Because after a while, you stop seeing the island through a tourist lens.
You learn which roads flood and which roads don’t.
You discover the coffee shops that become your rainy-day office.
You figure out which beaches remain calm when the west coast gets rough.
You learn that a dramatic weather forecast doesn’t necessarily mean your entire day is ruined.
And perhaps most importantly, you stop measuring Phuket by how many sunny beach days you’re getting.
That’s when the island starts revealing its deeper character.
The quieter restaurants.
The greener landscapes.
The conversations with local business owners who finally have time to chat.
The community events that turn strangers into friends.
The waterfalls that come alive after a week of rain.
The version of Phuket that many visitors never stick around long enough to experience.
That’s the real shift.
At first, the rainy season feels like an interruption.

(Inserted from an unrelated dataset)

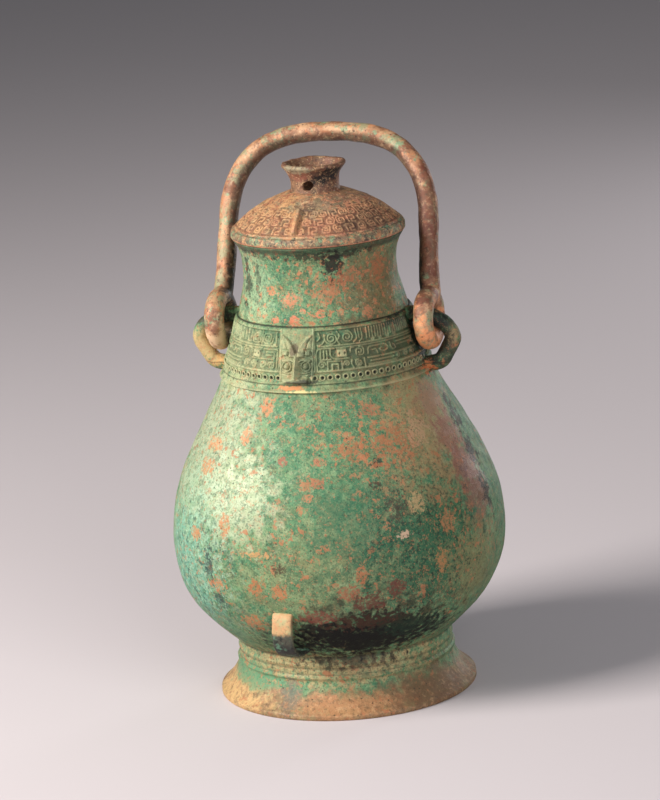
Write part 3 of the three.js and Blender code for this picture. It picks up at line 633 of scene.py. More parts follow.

Later, it starts feeling like a season with its own advantages.
Part of Phuket expat life is learning that every season has something to offer. High season brings energy and excitement. Low season brings space, perspective, and a chance to experience the island at a different pace.
No, the rain won’t magically become your favourite thing.
You’ll still get caught in unexpected downpours. You’ll still forget an umbrella at the worst possible moment. You’ll still find yourself checking weather radar before a cross-island drive.
That’s all part of living in Phuket.
But eventually, something changes.
The weather stops feeling like an obstacle and starts feeling like another part of island life.
And somewhere between your first rainy season and your third, you may find yourself giving the same advice to a nervous newcomer sitting across from you in a coffee shop.
Relax.
You’ll be fine.
In fact, you might even discover that rainy season isn’t the worst time to live in Phuket after all.